214; 1 Plowd. 171; 2 Saund. 401 note 2; 4 Penn. St. R; 93.
2. In a grant or demise of a house with the appurtenances, no more, will pass, although other lands have been occupied with the house. 1 P. Wms. 603; Cro. Jac. 526; 2 Co. 32; Co. Litt. 5 d.; Id. 36 a. b.; 2 Saund. 401, note 2.
3. If a house, originally entire, be divided into several apartments, with an outer door to each apartment and no communication with each other subsists, in such case the several apartments are considered as distinct houses. 6 Mod. 214; Woodf. Land. & Ten. 178.
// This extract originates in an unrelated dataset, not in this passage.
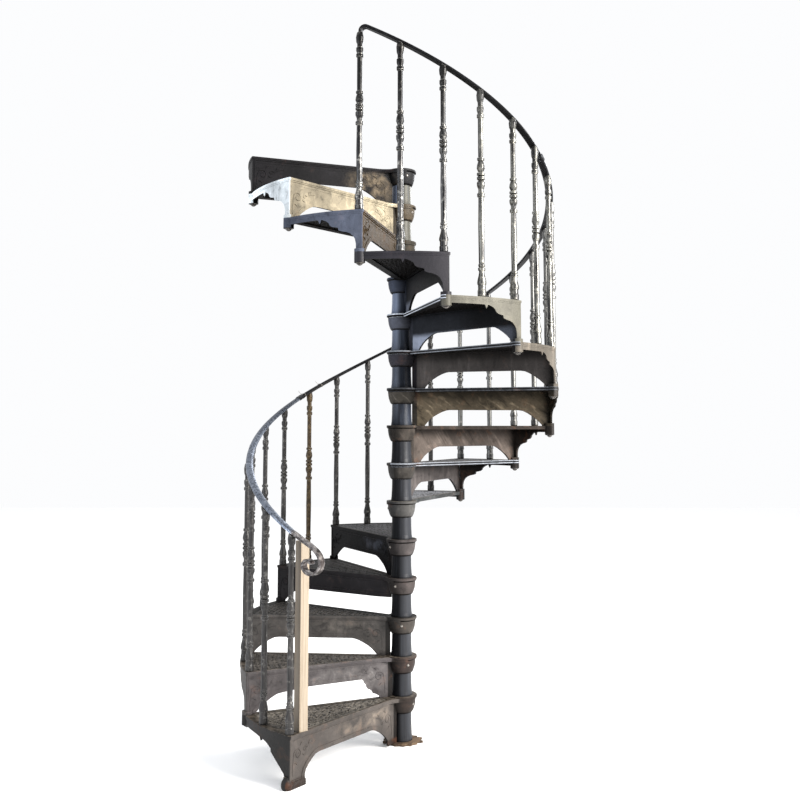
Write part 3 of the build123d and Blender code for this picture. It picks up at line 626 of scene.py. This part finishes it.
base_panel = fretwork_mesh()
TREAD_LOOK = {}
TREAD_TONE = {1: (98, 93, 86), 2: (74, 70, 66), 3: (47, 45, 44), 4: (56, 55, 55), 5: (78, 78, 82), 6: (138, 139, 144), 13: (92, 88, 82),
              14: (104, 98, 88), 15: (96, 90, 82)}
for n in range(1, STEPS + 1):
    tone = TREAD_TONE.get(n, (84, 82, 82))
    look = (lin(*tone), tuple(c * 0.16 for c in lin(*tone)), 0.8)
    if look not in TREAD_LOOK:
        TREAD_LOOK[look] = tread_iron(n, *look)
    made = base_panel.copy()
    made.transform(local(n))
    made.materials.append(TREAD_LOOK[look])
    ob = bpy.data.objects.new(f"pierced_tread_{n:02d}", made)
    scene.collection.objects.link(ob)
    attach(ob, "root")
    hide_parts(f"tread_{n:02d}")
bpy.data.meshes.remove(base_panel)


# ---------------------------------------------------------------- bolts, set screws, rail clamps
def prism_rings(bm, rings, frame_m, closed=True):
    """rings: lists of (x, y, z) of the same length, joined in turn and capped."""
    made = [[bm.verts.new(frame_m @ Vector(p)) for p in ring] for ring in rings]
    for lower, upper in zip(made, made[1:]):
        for i in range(len(lower)):
            j = (i + 1) % len(lower)
            bm.faces.new((lower[i], lower[j], upper[j], upper[i]))
    if closed:
        bm.faces.new(list(reversed(made[0])))
        bm.faces.new(made[-1])


def ring_pts(radius, z, count, turn=0.0):
    return [(radius * math.cos(2 * math.pi * i / count + turn), radius * math.sin(2 * math.pi * i / count + turn), z) for i in range(count)]


def add_piece(name, bm, material, smooth=False):
    bmesh.ops.recalc_face_normals(bm, faces=bm.faces)
    made = bpy.data.meshes.new(name)
    bm.to_mesh(made)
    bm.free()
    made.materials.append(material)
    if smooth:
        for p in made.polygons:
            p.use_smooth = True
    ob = bpy.data.objects.new(name, made)
    scene.collection.objects.link(ob)
    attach(ob, "root")
    return ob


bolt_iron = turned_metal("bolt_iron", lin(60, 56, 54), lin(150, 146, 140), lin(30, 28, 28), 0.6, 0.5, 0.42)
screw_bright = turned_metal("screw_bright", lin(104, 100, 96), lin(196, 192, 186), lin(80, 74, 68), 0.3, 0.6, 0.28)

bm = bmesh.new()
for n in range(1, STEPS):
    x, y = polar(0.838, -math.radians(TURN))
    at = local(n) @ Matrix.Translation((x, y, -0.050)) @ Matrix.Rotation(0.35 * n, 4, "Z")
    washer = [ring_pts(0.0210, 0.0004, 24), ring_pts(0.0215, -0.0006, 24), ring_pts(0.0215, -0.0022, 24), ring_pts(0.0204, -0.0030, 24)]
    prism_rings(bm, washer, at)
    nut = [ring_pts(0.0138, -0.0026, 6), ring_pts(0.0148, -0.0038, 6), ring_pts(0.0148, -0.0078, 6), ring_pts(0.0128, -0.0094, 6)]
    prism_rings(bm, nut, at)
    dome = [ring_pts(0.0092, -0.0090, 16), ring_pts(0.0086, -0.0112, 16), ring_pts(0.0062, -0.0130, 16), ring_pts(0.0026, -0.0138, 16)]
    prism_rings(bm, dome, at)
add_piece("foot_bolts", bm, bolt_iron)

bm = bmesh.new()
for n in range(1, STEPS + 1):
    x, y = polar(0.0728, math.radians(94.3))
    turn = Matrix.Rotation(math.radians(94.3 + ang(n)), 4, "Z") @ Matrix.Translation((0.0712, 0, top(n) - 0.038)) @ Matrix.Rotation(math.radians(90), 4, "Y")
    head = [ring_pts(0.0068, 0.0, 14), ring_pts(0.0070, 0.0028, 14), ring_pts(0.0062, 0.0044, 14), ring_pts(0.0036, 0.0056, 14)]
    prism_rings(bm, head, turn)
    slot_pts = [[(-0.0010, -0.0048, 0.0050), (0.0010, -0.0048, 0.0050), (0.0010, 0.0048, 0.0050), (-0.0010, 0.0048, 0.0050)],
                [(-0.0007, -0.0030, 0.0062), (0.0007, -0.0030, 0.0062), (0.0007, 0.0030, 0.0062), (-0.0007, 0.0030, 0.0062)]]
    prism_rings(bm, slot_pts, turn)
add_piece("collar_set_screws", bm, screw_bright)


def rail_frame(turned):
    """On the rail's centre line: x uphill, y outwards, z square to the rail."""
    a = math.radians(START - turned)
    slope = math.atan2(RISE / math.radians(TURN), RAIL_R)
    p = Vector((RAIL_R * math.cos(a), RAIL_R * math.sin(a), FIRST_TOP + RAIL_C + RISE * turned / TURN))
    flat = Vector((math.sin(a), -math.cos(a), 0))
    uphill = (flat * math.cos(slope) + Vector((0, 0, math.sin(slope)))).normalized()
    out = Vector((math.cos(a), math.sin(a), 0))
    square = uphill.cross(out)
    if square.z < 0:
        square = -square
    m4 = Matrix.Identity(4)
    for i, axis in enumerate((uphill, out, square)):
        m4[0][i], m4[1][i], m4[2][i] = axis
    m4.translation = p
    return m4


def clamp_section(grow, x):
    w, t = 0.020 + grow, 0.009 + grow
    pts = [(-w, -t + 0.004), (-w + 0.005, -t), (w - 0.005, -t), (w, -t + 0.004), (w, t * 0.35), (w - 0.008, t * 0.9), (0, t),
           (-w + 0.008, t * 0.9), (-w, t * 0.35)]
    return [(x, y, z) for y, z in pts]


bm = bmesh.new()
for turned in (92.79, 176.58, 260.37):
    at = rail_frame(turned)
    sections = [clamp_section(0.0004, -0.022), clamp_section(0.0022, -0.019), clamp_section(0.0022, -0.004), clamp_section(0.0012, -0.002),
                clamp_section(0.0012, 0.002), clamp_section(0.0022, 0.004), clamp_section(0.0022, 0.019), clamp_section(0.0004, 0.022)]
    prism_rings(bm, sections, at)
    for x in (-0.011, 0.011):
        head = [ring_pts(0.0044, -0.0108, 12), ring_pts(0.0046, -0.0124, 12), ring_pts(0.0030, -0.0142, 12)]
        prism_rings(bm, head, at @ Matrix.Translation((x, 0, 0)))
add_piece("handrail_splices", bm, rail_black)


# two turns of wire, twisted off, either side of the odd baluster
data = bpy.data.curves.new("wire", "CURVE")
data.dimensions = "3D"
data.bevel_depth = 0.0011
data.bevel_resolution = 2
data.use_fill_caps = True
for turned, lean in ((94.8, 0.0016), (103.6, -0.0014)):
    at = rail_frame(turned)
    loops = []
    for i in range(57):
        t = 2 * math.pi * i / 28
        y = 0.0212 * abs(math.cos(t)) ** 0.45 * math.copysign(1, math.cos(t))
        z = 0.0104 * abs(math.sin(t)) ** 0.55 * math.copysign(1, math.sin(t))
        loops.append((lean * math.sin(t / 2) + 0.0011 * i / 28 - 0.0011, y, z))
    for i in range(15):
        t = 1.5 * i
        loops.append((0.0016 * math.cos(t), 0.0200 + 0.0011 * i, 0.0070 + 0.0016 * i + 0.0014 * math.sin(t)))
    spline = data.splines.new("POLY")
    spline.points.add(len(loops) - 1)
    for point, pt in zip(spline.points, loops):
        point.co = (*(at @ Vector(pt)), 1)
ob = bpy.data.objects.new("wire", data)
scene.collection.objects.link(ob)
bpy.context.view_layer.update()
made = bpy.data.meshes.new_from_object(ob.evaluated_get(bpy.context.evaluated_depsgraph_get()))
bpy.data.objects.remove(ob)
made.materials.clear()
made.materials.append(screw_bright)
for p in made.polygons:
    p.use_smooth = True
ob = bpy.data.objects.new("wire_ties", made)
scene.collection.objects.link(ob)
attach(ob, "root")

# ---------------------------------------------------------------- cast scrollwork in the corners of the risers
def spiral(cx, cz, r0, r1, start, sweep, count=20):
    pts = []
    for i in range(count + 1):
        k = i / count
        t = math.radians(start + sweep * k)
        r = r0 + (r1 - r0) * k ** 0.8
        pts.append((cx + r * math.cos(t), cz + r * math.sin(t)))
    return pts


def ornament():
    """Lines (points, thickness at each) of one corner, in mm: radius and height below the tread."""
    stem = [(103, -182), (102, -160), (104, -136), (107, -112)] + spiral(136, -92, 27, 5, 180, -560, 30)
    arm = [(252, -60), (232, -62), (212, -68), (196, -76)] + spiral(183, -80, 13, 3, 15, 470, 18)
    lines = [(stem, 1.0), (arm, 0.8)]
    for p0, p1, bend in (((150, -60), (176, -44), 5), ((166, -96), (190, -104), -5), ((112, -128), (134, -142), 5), ((206, -66), (226, -46), 4)):
        leaf_pts = []
        for i in range(7):
            k = i / 6
            nx, ny = -(p1[1] - p0[1]), p1[0] - p0[0]
            long = math.hypot(nx, ny)
            off = bend * math.sin(math.pi * k)
            leaf_pts.append((p0[0] + (p1[0] - p0[0]) * k + nx / long * off, p0[1] + (p1[1] - p0[1]) * k + ny / long * off))
        lines.append((leaf_pts, "leaf"))
    return lines


def scroll_mesh(inner):
    data = bpy.data.curves.new("scrollwork", "CURVE")
    data.dimensions = "3D"
    data.bevel_depth = 0.0019
    data.bevel_resolution = 1
    data.use_fill_caps = True
    for mirrored in ((False, True) if inner else (True,)):
        for pts, kind in ornament():
            spline = data.splines.new("POLY")
            spline.points.add(len(pts) - 1)
            last = len(pts) - 1
            for i, (x, z) in enumerate(pts):
                spline.points[i].co = ((930 - x if mirrored else x) / 1000, 0.0143, z / 1000, 1)
                if kind == "leaf":
                    spline.points[i].radius = (0.3, 1.0, 1.5, 1.6, 1.3, 0.8, 0.2)[i]
                else:
                    spline.points[i].radius = kind * (0.45 + 0.75 * math.sin(math.pi * min(0.12 + i / last, 1.0)) ** 0.7)
    ob = bpy.data.objects.new("scrollwork", data)
    scene.collection.objects.link(ob)
    bpy.context.view_layer.update()
    made = bpy.data.meshes.new_from_object(ob.evaluated_get(bpy.context.evaluated_depsgraph_get()))
    bpy.data.objects.remove(ob)
    made.materials.clear()
    for p in made.polygons:
        p.use_smooth = True
    return made


for n in range(1, STEPS + 1):
    made = scroll_mesh(n != 4)
    made.transform(local(n))
    made.materials.append(CAST[n])
    ob = bpy.data.objects.new(f"riser_scrollwork_{n:02d}", made)
    scene.collection.objects.link(ob)
    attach(ob, "root")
4. In cases of burglary, the mansion or dwelling-house in which the burglary might be committed, at common law includes the outhouses, though not under the same roof or adjoining to the dwelling-house provided they were within the curtilage, or common fence, as the dwelling or mansion house. 3 Inst. 64; 1 Hale, 558; 4 Bl. Com. 225; 2 East, P. C. 493; 1 Hayw. N. C. Rep. 102, 142; 2 Russ. on Cr. 14.
5. The term house, in case of arson, includes not only the dwelling but all the outhouses, as in the case of burglary. It is a maxim in law that every man's house is his castle, and there he is entitled to perfect security; this asylum cannot therefore be legally invaded, unless by an officer duly authorized by legal process; and this process must be of a criminal nature to authorize the breaking of an outer door; and even with it, this cannot be done, until after demand of admittance and refusal. 5 Co. 93; 4 Leon. 41; T. Jones, 234. The house may be also broken for the purpose of executing a writ of habere facias. 5 Co. 93; Bac. Ab. Sheriff, N 3.
6. The house protects the owner from the service of all civil process in the first instance, but not if he is once lawfully arrested and he takes refuge in his own house; in that case, the officer may pursue him and break open any door for the purpose. Foster, 320; 1 Rolle, R. 138; Cro. Jac. 555; Bac. Ab. ubi sup. In the civil law the rule was nemo de domo sua extrahi debet. Dig. 50, 17, 103. Vide, generally, 14 Vin. Ab. 315; Yelv. 29 a, n. 1; 4 Rawle, R. 342; Arch. Cr. Pl. 251; and Burglary.
7. House is used figuratively to signify a collection of persons, as the house of representatives; or an institution, as the house of refuge; or a commercial firm, as the house of A B & Co. of New Orleans; or a family, as, the house of Lancaster, the house of York.